The main idea behind structuring committees of validators is that shards will be empty and uninitialized until the beacon chain reaches a certain minimum number of registered validators.

In the post, it is mentioned that

Proposers and notaries are shuffled (via pseudo-random permutations) across shards in a staggered fashion and at a constant rate. Proposers are assigned to shards for 2^19 periods (~30 days) and the oldest proposer from each shard are shuffled every 2^(19 - 10) periods. Notaries are assigned to a shard for 2^7 periods (~10 minutes) and the oldest 2^(10 - 7) notaries from each shard are shuffled every period.

However, the current spec for the beacon chain mentions a fixed number for the SHARD_COUNT set to 1024.

The entire reshuffling mechanism was revamped given this fixed shard_count number. In the current beacon chain spec, it is mentioned that

For shard crosslinks, the process is somewhat more complicated. First, we choose the set of shards active during each epoch.
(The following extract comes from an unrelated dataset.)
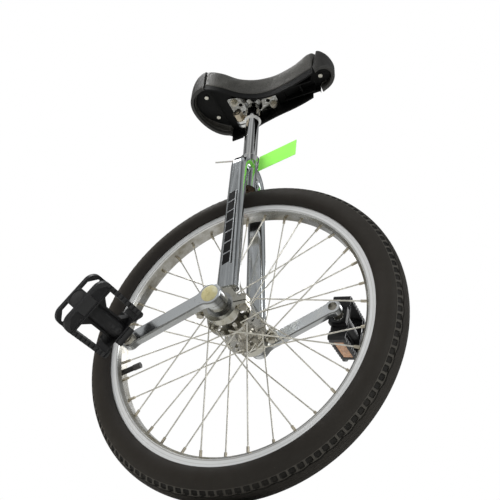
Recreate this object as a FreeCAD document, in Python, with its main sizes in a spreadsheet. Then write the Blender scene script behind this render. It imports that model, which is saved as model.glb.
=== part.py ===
import FreeCAD, Part
import math
import os
import Sketcher

# A 20 inch unicycle. Millimetres, +Z up, +X the way the rider faces, +Y to the rider's left.
# The origin is on the ground under the axle. Heights named "above the axle" start from the axle.

DRIVING = {
    # wheel
    "wheel_radius": 247, "tyre_half_width": 21.7, "tyre_wall": 3.3, "tread_gauge": 4,
    "bead_radius": 203.2, "bead_half_width": 11.2, "tube_wall": 1.2,
    "rim_radius": 209.5, "rim_half_width": 13.4, "rim_bed_radius": 193.4,
    "rim_bed_half_width": 7.6, "rim_gauge": 1.6, "rim_strip_gauge": 0.8,
    "spoke_radius": 1, "spoke_step": 20, "first_spoke_angle": -1.1, "spoke_sweep": 60,
    "spoke_stagger": 2.5, "elbow_rise": 1.7, "nipple_radius": 2, "nipple_reach": 11,
    "valve_angle": 194.4, "valve_radius": 4, "valve_tip_radius": 164, "joint_angle": 14.4,
    "joint_span": 6.4, "joint_gauge": 2.2, "joint_half_width": 6,
    # hub, axle and bearings
    "flange_radius": 34, "flange_centre": 28, "flange_gauge": 3, "spoke_circle": 29.5,
    "oval_circle": 23.5, "barrel_radius": 13.5, "hub_half_width": 34,
    "axle_radius": 8.5, "axle_half_length": 61, "square_width": 12.6, "square_end": 80,
    "bearing_centre": 50, "bearing_width": 12, "bearing_radius": 20,
    "ball_circle": 14.25, "ball_radius": 3.375, "running_gap": 0.05,
    # cranks
    "crank_length": 130, "crank_angle": 21.5, "crank_face": 87, "crank_gauge": 13,
    "boss_radius": 16.5, "boss_inner_end": 62, "eye_radius": 12,
    "arm_half_width": 9.8, "arm_blend_radius": 20, "eye_hole_radius": 7.1,
    "cap_radius": 12.4, "cap_recess": 6, "crank_bolt_radius": 4,
    # pedals
    "pedal_start": 101, "pedal_end": 200, "pedal_half_width": 38.5, "pedal_half_height": 14,
    "rail_gauge": 6.5, "web_half_height": 5, "barrel_outer": 12.5, "spindle_radius": 6,
    "pedal_ball_radius": 2, "pedal_right_tilt": 50, "pedal_left_tilt": 80,
    # frame
    "holder_half_width": 6.5, "ear_end": 40, "cap_bolt_offset": 33, "cap_bolt_radius": 3,
    "leg_foot_height": 28, "leg_foot_offset": 49, "leg_foot_forward": 6.5,
    "leg_bend_height": 282, "leg_bend_offset": 36.5,
    "leg_bend_radius": 30, "leg_foot_half_width": 17, "leg_foot_half_depth": 9.5,
    "leg_top_half_width": 14, "leg_top_half_depth": 10.5, "leg_wall": 2,
    "steerer_radius": 14.3, "steerer_bore": 12.75, "steerer_base": 262, "steerer_top": 335,
    "collar_radius": 18, "collar_base": 321.5, "collar_lug_end": 27,
    # seat post
    "post_radius": 12.7, "post_bore": 11.15, "post_base": 278, "post_top": 465,
    "band_radius": 16.2, "band_base": 440, "clamp_bolt_offset": 22.5, "clamp_bolt_height": 451,
    # saddle
    "stem_radius": 11.1, "stem_base": 437, "plate_base": 488, "plate_gauge": 3,
    "rear_radius": 67, "rear_centre": 68, "flank_radius": 156.9, "flank_angle": 55,
    "nose_radius": 26.5, "nose_centre": 137, "wrap_gauge": 1.8, "skirt_gauge": 3.5,
    "bumper_gauge": 7, "rear_seam": 78, "front_seam": 130,
    # hanging tag
    "tie_radius": 13, "tag_length": 80, "tag_height": 34,
}

V = FreeCAD.Vector
ALONG = {
    "X": FreeCAD.Rotation(V(0, 1, 0), 90),
    "Y": FreeCAD.Rotation(V(1, 0, 0), -90),
    "Z": FreeCAD.Rotation(),
}
SIDES = (("left", 1), ("right", -1))

DOC = FreeCAD.newDocument("unicycle")
NODES = []


class Size:
    """A measure kept as a number and as the sheet formula that gives it."""

    def __init__(self, formula, number):
        self.formula = formula
        self.number = number

    def __add__(self, other):
        return Size(f"({self.formula} + {sized(other).formula})", self.number + sized(other).number)

    def __sub__(self, other):
        return Size(f"({self.formula} - {sized(other).formula})", self.number - sized(other).number)

    def __mul__(self, other):
        return Size(f"({self.formula} * {sized(other).formula})", self.number * sized(other).number)

    def __truediv__(self, other):
        return Size(f"({self.formula} / {sized(other).formula})", self.number / sized(other).number)

    def __radd__(self, other):
        return sized(other) + self

    def __rsub__(self, other):
        return sized(other) - self

    def __rmul__(self, other):
        return sized(other) * self

    def __neg__(self):
        return self * -1


def sized(value):
    """Wrap a plain number, so that it can be added to a Size."""
    return value if isinstance(value, Size) else Size(f"{value:g}", float(value))


def cosine(angle):
    angle = sized(angle)
    return Size(f"cos({angle.formula} * 1 deg)", math.cos(math.radians(angle.number)))


def sine(angle):
    angle = sized(angle)
    return Size(f"sin({angle.formula} * 1 deg)", math.sin(math.radians(angle.number)))


def root(value):
    return Size(f"sqrt({value.formula})", math.sqrt(value.number))


class Sheet:
    """The spreadsheet of driving dimensions, read back by name as a Size."""

    def __init__(self, values):
        self.table = DOC.addObject("Spreadsheet::Sheet", "dims")
        self.values = values
        for row, (alias, value) in enumerate(values.items(), start=1):
            self.table.set(f"A{row}", alias.replace("_", " "))
            self.table.set(f"B{row}", str(value))
            self.table.setAlias(f"B{row}", alias)

    def __getattr__(self, alias):
        return Size(f"dims.{alias}", float(self.values[alias]))


D = Sheet(DRIVING)
DOC.recompute()
AXLE = D.wheel_radius


# ---- building blocks ---------------------------------------------------------------------------

def bind(item, **sizes):
    """Tie the named properties of an object to the sheet."""
    for name, size in sizes.items():
        item.setExpression(name, sized(size).formula)


def place(item, at, rotation=None):
    """Set an object down with its position tied to the sheet."""
    base = [sized(value) for value in at]
    item.Placement = FreeCAD.Placement(V(*[value.number for value in base]), rotation or ALONG["Z"])
    for axis, value in zip("xyz", base):
        item.setExpression(f"Placement.Base.{axis}", value.formula)
    return item


def cylinder(name, radius, length, at, along="Z", rotation=None):
    item = DOC.addObject("Part::Cylinder", name)
    bind(item, Radius=radius, Height=length)
    return place(item, at, rotation or ALONG[along])


def cone(name, radius, end_radius, length, at, along="Z"):
    item = DOC.addObject("Part::Cone", name)
    bind(item, Radius1=radius, Radius2=end_radius, Height=length)
    return place(item, at, ALONG[along])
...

We want to target some fixed number of notaries per crosslink, but this means that since there is a fixed number of shards and a variable number of validators, we wont be able to go through every shard in every epoch. Hence, we first need to select which shards we will be crosslinking in some given epoch

Additionally, the current spec forces casper validators to also be sharding validators, which enforces greater security and takes advantage of the enshrined randomness + full PoS properties of the beacon chain.